Most of our dives here were a strong mix of small critters in the sand with man-made structures sitting on the seabed to balance it up. Perhaps our favourite dive was the last – the Corinthian.
We descended over a rather sweet little tugboat wreck upright on the flat sand. Many fish were schooling around the wheelhouse and there were signs of corals developing on the hull.
A short fin off to the side was a mini-raised wall covered in small corals and sponges, with a chain leading across to the remains of a crane. This looks as if it is almost bursting from the reef, while nearby there is the lonely chassis of a bus.
THESE TWO CARIBBEAN islands made a great combination for a diving week. The drama and pinnacles of volcanic Saba are a stark contrast to the level seabed in St Kitts. One island reveals the ancient forces of nature, the other the historic forces of our colonial past.
Both offered a huge variety of small and curious critters and larger attractions, natural and man-made. It’s not often that you can see such variety on two clusters of neighbouring reefs, but here it is the draw. And being on a liveaboard made it easy to experience both in just one week.
The boat organises a land tour on Saba that is well worth missing a dive for. Take some time to see the other islands on either side of the trip, although St Kitts has more of historic interest.
So, back in the Caribbean, we found far more boxes ticked than we had expected. We probably wouldn’t go back to stay on either island, but the idea of repeating this boat-trip is very tempting!
GETTING THERE> There are no direct flights from the UK to St Kitts or St Maarten. Virgin and BA fly to Antigua, where you can connect with a LIAT flight to either island.

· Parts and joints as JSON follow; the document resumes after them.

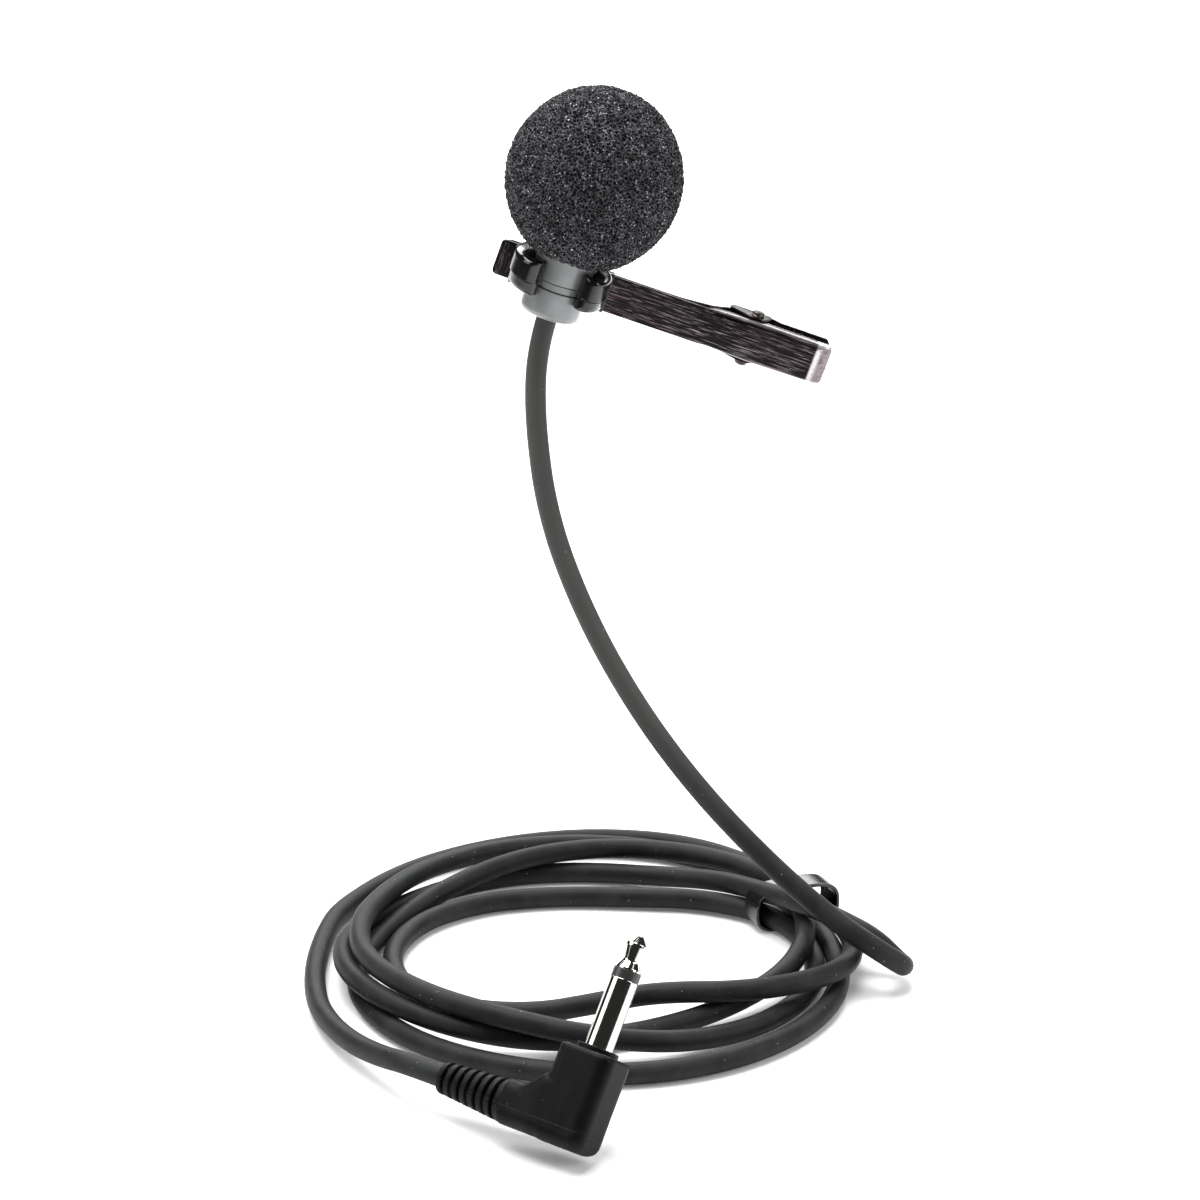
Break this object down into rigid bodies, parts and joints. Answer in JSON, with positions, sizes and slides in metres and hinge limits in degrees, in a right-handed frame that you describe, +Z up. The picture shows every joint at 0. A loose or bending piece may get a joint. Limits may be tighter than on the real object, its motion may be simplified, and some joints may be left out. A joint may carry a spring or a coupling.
{
  "type": "lavalier microphone",
  "caption": "Clip-on lavalier microphone with a foam ball windscreen, sprung lapel clip, coiled lead and right-angle mono plug.",
  "frame": {"origin": "grip of the clip's jaws, on the inner face of the front arm near its tip", "axes": "+X level, along the clip towards its handles, which slope down from it; +Y away from the microphone, through the lapel; +Z up"},
  "size_m": [0.0783, 0.0951, 0.1125],
  "materials": {
    "foam": "open-cell foam",
    "grey_body": "satin grey",
    "grille": "matt black perforated sheet",
    "felt": "thin felt",
    "capsule_metal": "drawn can",
    "board": "circuit board",
    "inner_rubber": "soft rubber",
    "wire": "insulated wire",
    "black_gloss": "polished black moulding",
    "dark_steel": "dark plated, brushed lengthwise",
    "pin_steel": "dark plated pin",
    "spring_copper": "copper-toned spring wire",
    "cord_rubber": "satin dark grey jacket",
    "tie_black": "glossy black tie",
    "plug_black": "satin black overmould",
    "plug_chrome": "polished nickel",
    "insulator": "black insulator",
    "lug": "solder lug"
  },
  "bodies": {
    "clip": {"mic_holder": "black_gloss", "clip_arm": "dark_steel", "pivot_pin": "pin_steel", "torsion_spring": "spring_copper", "cord_drop": "cord_rubber", "cord_coil": "cord_rubber", "cord_tail": "cord_rubber", "twist_tie": "tie_black", "strain_relief": "plug_black", "plug_body": "plug_black", "plug_sleeve": "plug_chrome", "plug_insulator": "insulator", "plug_tip": "plug_chrome", "solder_lugs": "lug"},
    "jaw": {"clip_jaw": "dark_steel"},
    "capsule": {"grille_cap": "grille", "dust_screen": "felt", "capsule_housing": "grey_body", "trim_band": "grey_body", "end_cap": "grey_body", "cord_grommet": "inner_rubber", "capsule_boot": "inner_rubber", "capsule_can": "capsule_metal", "diaphragm_ring": "capsule_metal", "electret_backplate": "capsule_metal", "backplate_spacer": "insulator", "capsule_board": "board", "signal_wires": "wire"},
    "windscreen": {"foam_windscreen": "foam"}
  },
  "joints": [
    {"name": "jaw_hinge", "type": "hinge", "parent": "clip", "child": "jaw", "pos_m": [0.03289, 0.00175, -0.01107], "axis": [-0.319, 0, -0.9478], "range_deg": [0, 11.5], "stiffness_Nm_per_rad": 0.06, "springref_deg": -20.05, "deforming": ["torsion_spring"]},
    {"name": "capsule_turn", "type": "hinge", "parent": "clip", "child": "capsule", "pos_m": [0.0073, -0.00555, -0.00246], "axis": [0.319, 0, 0.9478], "range_deg": [-90, 90]},
    {"name": "windscreen_pull", "type": "slide", "parent": "capsule", "child": "windscreen", "axis": [0.319, 0, 0.9478], "range_m": [0, 0.01]}
  ]
}
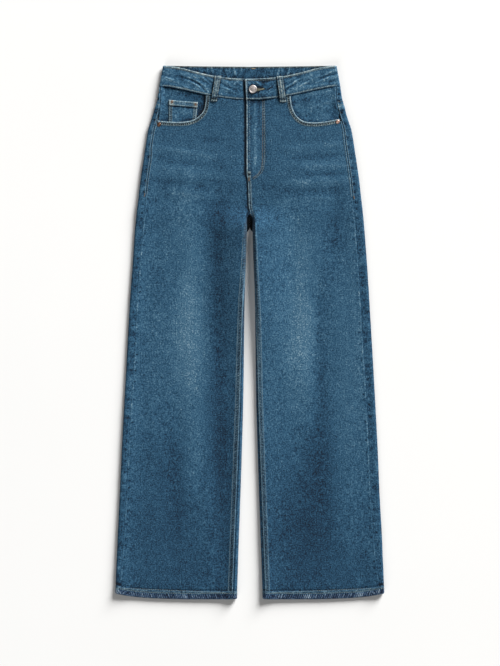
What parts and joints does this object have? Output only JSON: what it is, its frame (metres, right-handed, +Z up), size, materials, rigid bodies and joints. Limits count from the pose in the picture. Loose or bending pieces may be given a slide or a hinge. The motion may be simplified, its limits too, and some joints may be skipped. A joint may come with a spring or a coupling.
{
  "type": "wide leg jeans",
  "caption": "High-waisted wide leg denim jeans laid flat with the front up, with a zip fly and one waist button, hand pockets, coin pocket, belt loops, yokes, patch pockets and stitched hems.",
  "frame": {"origin": "middle of the footprint, on the surface that the jeans lie on", "axes": "+X to the wearer's left, +Y up the garment towards the waist, +Z up out of the surface, through the front"},
  "size_m": [0.538, 1.0674, 0.0136],
  "materials": {
    "denim": "mid-blue cotton twill, washed, faded on the thighs",
    "button_metal": "matt nickel",
    "rivet_metal": "worn copper",
    "zip_tape": "woven tape, hidden"
  },
  "bodies": {
    "root": {"front_right": "denim", "front_left": "denim", "back_right": "denim", "back_left": "denim", "back_yoke_right": "denim", "back_yoke_left": "denim", "waistband": "denim", "pocket_facing_right": "denim", "pocket_facing_left": "denim", "coin_pocket": "denim", "back_pocket_right": "denim", "back_pocket_left": "denim", "belt_loop_front_right": "denim", "belt_loop_front_left": "denim", "belt_loop_back_right": "denim", "belt_loop_back_centre": "denim", "belt_loop_back_left": "denim", "button": "button_metal", "rivet_pocket_right": "rivet_metal", "rivet_pocket_left": "rivet_metal", "rivet_coin_outer": "rivet_metal", "rivet_coin_inner": "rivet_metal", "zip": "zip_tape"}
  },
  "joints": []
}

DIVING & ACCOMMODATION> Caribbean Explorer II is the only vessel that sails this route. The trips start from either St Maarten or St Kitts and reverse by week. Accommodation at St Maarten at Juliana’s Hotel, julianas-hotel.com and on St Kitts the Ocean Terrace Inn, oceanterraceinn.com
MONEY> US dollar.
PRICES> Return flights to St Kitts from around £600. The liveaboard cost US $2000pp, including all meals and drinks and up to five dives a day. Nitrox, fuel and marine-park fees extra.